Work instructions
Say how many lines include the word "empty", using only a number.

Data block
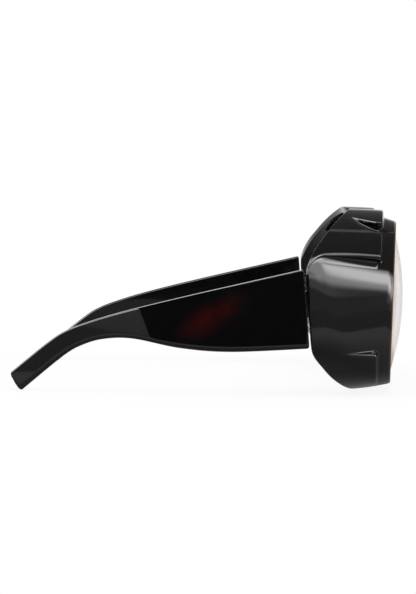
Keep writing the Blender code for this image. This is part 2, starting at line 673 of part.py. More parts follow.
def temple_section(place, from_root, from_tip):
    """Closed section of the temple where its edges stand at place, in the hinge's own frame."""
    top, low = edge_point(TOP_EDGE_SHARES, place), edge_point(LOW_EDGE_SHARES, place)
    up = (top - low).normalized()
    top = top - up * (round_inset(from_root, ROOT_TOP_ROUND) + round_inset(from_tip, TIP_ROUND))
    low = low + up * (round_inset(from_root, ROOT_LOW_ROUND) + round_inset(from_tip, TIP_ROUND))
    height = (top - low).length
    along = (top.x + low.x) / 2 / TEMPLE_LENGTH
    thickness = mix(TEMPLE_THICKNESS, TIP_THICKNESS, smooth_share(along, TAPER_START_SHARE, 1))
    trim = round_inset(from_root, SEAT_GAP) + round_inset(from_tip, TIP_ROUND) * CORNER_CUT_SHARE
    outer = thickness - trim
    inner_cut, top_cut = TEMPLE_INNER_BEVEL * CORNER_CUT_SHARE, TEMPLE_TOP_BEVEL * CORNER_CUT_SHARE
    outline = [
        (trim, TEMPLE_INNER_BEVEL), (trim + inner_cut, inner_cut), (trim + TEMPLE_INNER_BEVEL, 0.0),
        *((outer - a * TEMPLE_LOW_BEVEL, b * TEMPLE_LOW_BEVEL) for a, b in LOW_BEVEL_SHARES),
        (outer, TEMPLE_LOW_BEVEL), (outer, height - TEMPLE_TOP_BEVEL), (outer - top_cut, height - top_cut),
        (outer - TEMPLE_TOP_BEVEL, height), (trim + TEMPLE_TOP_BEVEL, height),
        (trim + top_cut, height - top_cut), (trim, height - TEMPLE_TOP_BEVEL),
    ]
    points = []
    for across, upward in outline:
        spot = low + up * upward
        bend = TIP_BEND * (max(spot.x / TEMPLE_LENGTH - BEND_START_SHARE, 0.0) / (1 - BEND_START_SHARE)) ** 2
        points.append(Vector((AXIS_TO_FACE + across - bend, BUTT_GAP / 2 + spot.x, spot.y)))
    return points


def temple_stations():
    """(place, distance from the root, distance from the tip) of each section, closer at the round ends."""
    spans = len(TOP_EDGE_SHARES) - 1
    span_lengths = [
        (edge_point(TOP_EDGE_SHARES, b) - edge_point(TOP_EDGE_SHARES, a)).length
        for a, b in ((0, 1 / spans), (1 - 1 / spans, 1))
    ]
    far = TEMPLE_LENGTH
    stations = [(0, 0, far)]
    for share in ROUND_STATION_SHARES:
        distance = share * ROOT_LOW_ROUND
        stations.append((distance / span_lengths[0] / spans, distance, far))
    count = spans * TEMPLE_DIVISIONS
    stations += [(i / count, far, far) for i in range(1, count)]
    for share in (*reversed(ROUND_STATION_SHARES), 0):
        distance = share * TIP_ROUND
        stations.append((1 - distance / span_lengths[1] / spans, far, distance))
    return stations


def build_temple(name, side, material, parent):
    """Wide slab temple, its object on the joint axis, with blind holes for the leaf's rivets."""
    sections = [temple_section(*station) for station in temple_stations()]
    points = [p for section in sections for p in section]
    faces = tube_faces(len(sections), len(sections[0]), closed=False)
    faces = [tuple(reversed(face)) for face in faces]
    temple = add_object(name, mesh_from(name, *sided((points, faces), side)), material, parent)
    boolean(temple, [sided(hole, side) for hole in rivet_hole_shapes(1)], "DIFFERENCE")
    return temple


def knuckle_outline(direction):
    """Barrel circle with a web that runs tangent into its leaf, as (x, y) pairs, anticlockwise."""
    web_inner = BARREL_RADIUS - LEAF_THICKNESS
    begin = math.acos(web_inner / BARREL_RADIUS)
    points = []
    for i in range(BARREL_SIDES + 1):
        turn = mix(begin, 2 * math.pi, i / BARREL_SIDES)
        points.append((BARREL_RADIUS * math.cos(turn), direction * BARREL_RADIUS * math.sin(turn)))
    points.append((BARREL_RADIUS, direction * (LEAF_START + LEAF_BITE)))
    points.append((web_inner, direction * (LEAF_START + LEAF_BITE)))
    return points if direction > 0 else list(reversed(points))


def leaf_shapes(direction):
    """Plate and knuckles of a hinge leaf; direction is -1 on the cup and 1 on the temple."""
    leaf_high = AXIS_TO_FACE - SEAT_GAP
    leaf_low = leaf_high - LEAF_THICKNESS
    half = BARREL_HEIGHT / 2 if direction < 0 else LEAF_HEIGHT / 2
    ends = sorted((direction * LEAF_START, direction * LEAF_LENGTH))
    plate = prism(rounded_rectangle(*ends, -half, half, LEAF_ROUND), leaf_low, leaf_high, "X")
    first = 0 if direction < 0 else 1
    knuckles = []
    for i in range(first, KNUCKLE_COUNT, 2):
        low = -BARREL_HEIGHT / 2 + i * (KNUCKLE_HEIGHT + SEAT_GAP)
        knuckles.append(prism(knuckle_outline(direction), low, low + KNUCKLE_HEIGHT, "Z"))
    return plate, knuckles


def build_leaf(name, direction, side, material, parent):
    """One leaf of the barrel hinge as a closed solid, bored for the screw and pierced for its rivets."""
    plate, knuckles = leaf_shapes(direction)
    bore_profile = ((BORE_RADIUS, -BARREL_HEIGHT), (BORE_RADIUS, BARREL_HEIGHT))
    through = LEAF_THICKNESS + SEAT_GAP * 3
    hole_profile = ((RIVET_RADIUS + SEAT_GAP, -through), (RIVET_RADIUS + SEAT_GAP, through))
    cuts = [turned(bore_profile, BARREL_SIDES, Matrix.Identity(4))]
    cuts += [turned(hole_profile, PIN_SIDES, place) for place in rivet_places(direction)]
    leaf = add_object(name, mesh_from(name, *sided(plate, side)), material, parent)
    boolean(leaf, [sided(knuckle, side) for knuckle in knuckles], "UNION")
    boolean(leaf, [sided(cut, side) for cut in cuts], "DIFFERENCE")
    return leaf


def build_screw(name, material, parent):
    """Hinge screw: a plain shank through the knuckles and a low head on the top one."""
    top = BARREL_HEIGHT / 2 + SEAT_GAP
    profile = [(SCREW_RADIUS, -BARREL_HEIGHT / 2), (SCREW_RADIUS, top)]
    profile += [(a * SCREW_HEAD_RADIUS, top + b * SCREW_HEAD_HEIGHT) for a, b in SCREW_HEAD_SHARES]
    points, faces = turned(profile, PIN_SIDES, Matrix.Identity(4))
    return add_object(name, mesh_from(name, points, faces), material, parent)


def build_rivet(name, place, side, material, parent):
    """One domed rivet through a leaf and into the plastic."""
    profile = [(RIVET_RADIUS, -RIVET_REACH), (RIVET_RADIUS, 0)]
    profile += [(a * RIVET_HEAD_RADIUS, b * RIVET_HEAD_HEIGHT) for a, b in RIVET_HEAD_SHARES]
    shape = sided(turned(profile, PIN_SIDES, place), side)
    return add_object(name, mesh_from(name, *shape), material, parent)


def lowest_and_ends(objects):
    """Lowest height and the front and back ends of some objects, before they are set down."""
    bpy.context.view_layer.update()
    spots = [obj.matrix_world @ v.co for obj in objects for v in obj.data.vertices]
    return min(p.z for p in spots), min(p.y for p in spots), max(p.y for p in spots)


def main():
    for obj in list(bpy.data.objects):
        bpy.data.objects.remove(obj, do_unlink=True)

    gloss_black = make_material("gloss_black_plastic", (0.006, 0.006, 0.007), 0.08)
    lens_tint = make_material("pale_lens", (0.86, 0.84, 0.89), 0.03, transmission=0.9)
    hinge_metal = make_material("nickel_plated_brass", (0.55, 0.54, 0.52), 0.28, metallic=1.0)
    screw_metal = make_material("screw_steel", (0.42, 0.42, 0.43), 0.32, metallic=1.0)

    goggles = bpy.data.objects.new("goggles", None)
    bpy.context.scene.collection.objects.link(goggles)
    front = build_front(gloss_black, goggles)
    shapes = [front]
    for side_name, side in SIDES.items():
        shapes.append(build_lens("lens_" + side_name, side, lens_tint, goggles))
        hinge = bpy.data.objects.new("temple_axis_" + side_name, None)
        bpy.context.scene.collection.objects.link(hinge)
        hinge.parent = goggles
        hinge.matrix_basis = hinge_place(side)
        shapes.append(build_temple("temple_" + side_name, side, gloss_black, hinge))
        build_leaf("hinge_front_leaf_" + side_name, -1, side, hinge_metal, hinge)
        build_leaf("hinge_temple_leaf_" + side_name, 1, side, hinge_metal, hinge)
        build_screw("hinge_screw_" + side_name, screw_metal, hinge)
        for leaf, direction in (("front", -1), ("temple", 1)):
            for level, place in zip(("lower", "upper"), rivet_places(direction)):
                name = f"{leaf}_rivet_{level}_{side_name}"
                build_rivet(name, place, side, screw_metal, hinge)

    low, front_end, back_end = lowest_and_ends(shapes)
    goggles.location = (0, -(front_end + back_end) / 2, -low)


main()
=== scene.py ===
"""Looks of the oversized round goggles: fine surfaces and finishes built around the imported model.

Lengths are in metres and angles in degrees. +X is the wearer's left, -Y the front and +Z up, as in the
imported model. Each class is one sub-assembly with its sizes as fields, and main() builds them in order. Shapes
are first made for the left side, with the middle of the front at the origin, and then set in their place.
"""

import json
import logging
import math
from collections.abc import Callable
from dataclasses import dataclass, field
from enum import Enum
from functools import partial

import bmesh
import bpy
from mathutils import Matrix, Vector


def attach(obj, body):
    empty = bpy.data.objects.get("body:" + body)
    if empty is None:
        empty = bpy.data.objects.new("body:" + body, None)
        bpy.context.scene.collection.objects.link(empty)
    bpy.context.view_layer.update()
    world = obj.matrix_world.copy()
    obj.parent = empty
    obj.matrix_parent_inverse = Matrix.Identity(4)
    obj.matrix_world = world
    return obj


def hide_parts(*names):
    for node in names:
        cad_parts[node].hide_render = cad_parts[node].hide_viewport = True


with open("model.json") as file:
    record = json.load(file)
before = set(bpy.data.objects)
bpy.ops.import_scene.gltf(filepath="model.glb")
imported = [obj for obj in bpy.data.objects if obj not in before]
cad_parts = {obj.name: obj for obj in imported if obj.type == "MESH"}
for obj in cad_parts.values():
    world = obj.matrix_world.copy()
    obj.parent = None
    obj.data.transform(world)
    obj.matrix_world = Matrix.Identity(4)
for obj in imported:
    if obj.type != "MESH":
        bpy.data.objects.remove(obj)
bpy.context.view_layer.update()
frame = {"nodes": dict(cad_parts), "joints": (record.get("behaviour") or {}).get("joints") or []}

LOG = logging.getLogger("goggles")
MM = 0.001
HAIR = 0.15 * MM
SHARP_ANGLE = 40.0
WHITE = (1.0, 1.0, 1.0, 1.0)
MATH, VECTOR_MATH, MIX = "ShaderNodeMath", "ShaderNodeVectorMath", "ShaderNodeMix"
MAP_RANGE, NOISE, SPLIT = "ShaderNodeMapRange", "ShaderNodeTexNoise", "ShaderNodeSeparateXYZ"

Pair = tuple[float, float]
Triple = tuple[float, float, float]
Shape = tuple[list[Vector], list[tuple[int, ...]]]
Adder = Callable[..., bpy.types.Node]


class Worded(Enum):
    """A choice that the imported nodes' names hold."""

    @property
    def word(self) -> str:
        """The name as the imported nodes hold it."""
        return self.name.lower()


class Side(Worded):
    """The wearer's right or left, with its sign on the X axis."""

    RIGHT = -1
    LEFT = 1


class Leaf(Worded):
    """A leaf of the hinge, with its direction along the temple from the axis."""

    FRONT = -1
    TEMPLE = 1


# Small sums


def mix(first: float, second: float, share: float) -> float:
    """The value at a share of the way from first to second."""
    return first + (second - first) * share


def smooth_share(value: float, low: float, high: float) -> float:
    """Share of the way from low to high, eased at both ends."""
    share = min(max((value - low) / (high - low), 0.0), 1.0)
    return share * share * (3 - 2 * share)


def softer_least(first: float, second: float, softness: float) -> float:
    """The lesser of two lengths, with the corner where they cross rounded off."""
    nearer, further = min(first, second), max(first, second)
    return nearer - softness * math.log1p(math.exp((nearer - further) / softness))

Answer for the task
5